» **RECORDED DATA**
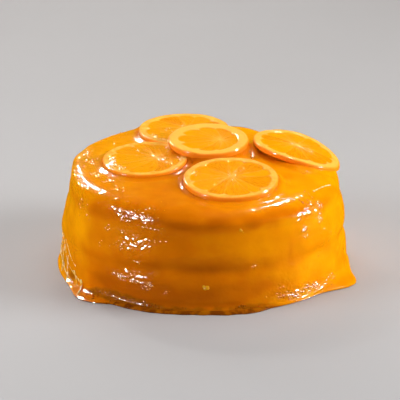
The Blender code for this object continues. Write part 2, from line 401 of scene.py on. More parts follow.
def wave(place, normal):
    """The coat with its waves, wrinkles and steps."""
    stretched = Vector((place.x, place.y, place.z * SAG))
    angle, height, _ = place_on_side(place)
    at, around, level, rise = SMOOTH_SHOULDER
    smooth = bell(degrees_apart(angle, at), around) * bell(height / MM - level, rise)
    waves = sum(depth * lumps(stretched, size) for size, depth in WAVES)
    relief = waves * (1 - SMOOTHED * smooth)
    return place + normal * (relief + step_relief(place)) * ease(place.z, 0, CALM_BELOW)


sculpt(coat, wave)
print("waves sculpted over", len(STEP_PATCHES), "patches of steps")

# %% [markdown]
# The next pieces sit on the coat, so the lesson needs to find its surface. A ray sent inwards at
# a direction and height meets the side, and a ray sent down meets the crown. Both return the
# place and the way the surface faces there.

# %% Find places on the coat
FAR_OUT = 0.25
DOWN = Vector((0, 0, -1))


def surface_tree():
    """A search tree of the sculpted coat."""
    return BVHTree.FromObject(coat, bpy.context.evaluated_depsgraph_get())


COAT_TREE = surface_tree()


def on_side(angle, height_mm):
    """Place and normal where the coat's side is met at a direction and height."""
    turn = math.radians(angle)
    outwards = Vector((math.cos(turn), math.sin(turn), 0))
    start = outwards * FAR_OUT + Vector((0, 0, height_mm * MM))
    place, normal, _, _ = COAT_TREE.ray_cast(start, -outwards)
    return place, normal


def on_crown(x_mm, y_mm):
    """Place and normal where the coat is met from straight above."""
    start = Vector((x_mm * MM, y_mm * MM, FAR_OUT))
    place, normal, _, _ = COAT_TREE.ray_cast(start, DOWN)
    return place, normal


print("side at the front, half way up:", [round(c / MM, 1) for c in on_side(-90, 40)[0]])

# %% [markdown]
# Beads are the small lenses of glaze that set on the steps and along the shoulder. They are far
# too many to place by hand, so one squashed sphere is modelled, copied into seeded clusters and
# joined as one piece. A flat bead mirrors a small lamp only when it faces halfway between that
# lamp and the viewer. So most beads are turned to one of these few halfway directions, which
# stages them for this view and these lamps: from other sides fewer of them gleam.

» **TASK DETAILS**
Write the whole listing out again. Keep every line exactly as it is.

» **EXERCISE ANSWER**
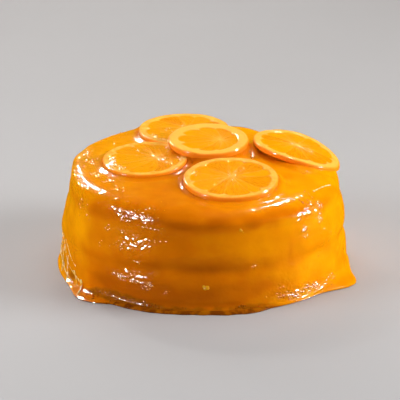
The Blender code for this object continues. Write part 2, from line 401 of scene.py on. More parts follow.
def wave(place, normal):
    """The coat with its waves, wrinkles and steps."""
    stretched = Vector((place.x, place.y, place.z * SAG))
    angle, height, _ = place_on_side(place)
    at, around, level, rise = SMOOTH_SHOULDER
    smooth = bell(degrees_apart(angle, at), around) * bell(height / MM - level, rise)
    waves = sum(depth * lumps(stretched, size) for size, depth in WAVES)
    relief = waves * (1 - SMOOTHED * smooth)
    return place + normal * (relief + step_relief(place)) * ease(place.z, 0, CALM_BELOW)


sculpt(coat, wave)
print("waves sculpted over", len(STEP_PATCHES), "patches of steps")

# %% [markdown]
# The next pieces sit on the coat, so the lesson needs to find its surface. A ray sent inwards at
# a direction and height meets the side, and a ray sent down meets the crown. Both return the
# place and the way the surface faces there.

# %% Find places on the coat
FAR_OUT = 0.25
DOWN = Vector((0, 0, -1))


def surface_tree():
    """A search tree of the sculpted coat."""
    return BVHTree.FromObject(coat, bpy.context.evaluated_depsgraph_get())


COAT_TREE = surface_tree()


def on_side(angle, height_mm):
    """Place and normal where the coat's side is met at a direction and height."""
    turn = math.radians(angle)
    outwards = Vector((math.cos(turn), math.sin(turn), 0))
    start = outwards * FAR_OUT + Vector((0, 0, height_mm * MM))
    place, normal, _, _ = COAT_TREE.ray_cast(start, -outwards)
    return place, normal


def on_crown(x_mm, y_mm):
    """Place and normal where the coat is met from straight above."""
    start = Vector((x_mm * MM, y_mm * MM, FAR_OUT))
    place, normal, _, _ = COAT_TREE.ray_cast(start, DOWN)
    return place, normal


print("side at the front, half way up:", [round(c / MM, 1) for c in on_side(-90, 40)[0]])

# %% [markdown]
# Beads are the small lenses of glaze that set on the steps and along the shoulder. They are far
# too many to place by hand, so one squashed sphere is modelled, copied into seeded clusters and
# joined as one piece. A flat bead mirrors a small lamp only when it faces halfway between that
# lamp and the viewer. So most beads are turned to one of these few halfway directions, which
# stages them for this view and these lamps: from other sides fewer of them gleam.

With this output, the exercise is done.